Au total, si 57 % des enfants d'ouvriers obtiennent le baccalauréat, ce taux s'élève à 85 % pour les enfants de cadres ou de professions intermédiaires .

C. DES INDICATEURS DE PERFORMANCE QUI NE PERMETTENT PAS D'APPRÉHENDER LES RÉSULTATS DU SYSTÈME SCOLAIRE FRANÇAIS

Dans sa note sur l'exécution budgétaire 2014, la Cour des comptes relève que « le recours à des objectifs généraux, tel que la réussite pour tous, auxquels sont rattachés les finalités et priorités du moment, ne permet pas d'apprécier l'efficacité du système scolaire de manière à la fois holistique et concise tant les objectifs semblent inégaux, dispersés et non hiérarchisés ».

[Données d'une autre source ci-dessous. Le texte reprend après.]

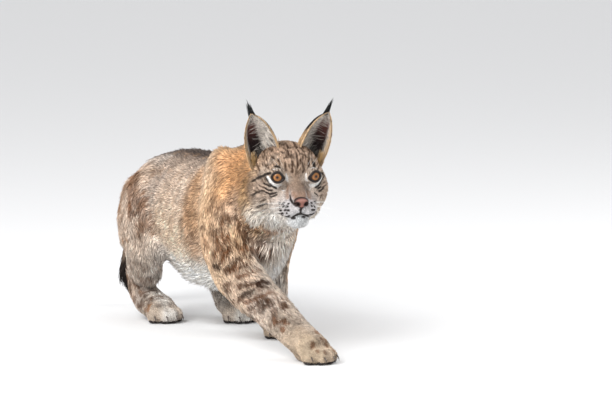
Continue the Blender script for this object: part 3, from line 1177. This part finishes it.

Par ailleurs, ainsi que le relevait votre rapporteur spécial dans son analyse sur l'exécution des crédits de la mission en 2014, « sur les 50 sous-indicateurs que comptent les 9 indicateurs de mission, 32 (64 %) ne sont pas renseignés. Ce faible taux de renseignement résulte en partie des outils d'évaluation retenus (évaluations menées tous les trois ans par exemple), mais aussi d'un grand nombre de sous-indicateurs non pertinents tels que la proportion, dans huit pays européens, de jeunes âgés de 18 à 24 ans ne possédant ni CAP, ni BEP, ni diplôme plus élevé et qui ne poursuivent ni études, ni formation ».

Ce constat continue de se vérifier dans le présent projet de loi de finances. En effet, sur les 31 sous-indicateurs des cinq indicateurs considérés comme les plus représentatifs de la mission, 27 ne sont pas renseignés .


* 3 Cette évaluation permet de mesurer le niveau de connaissance d'un même échantillon en fin d'école primaire et en fin de collège.

* 4 DEPP, Note d'information n° 25, août 2015.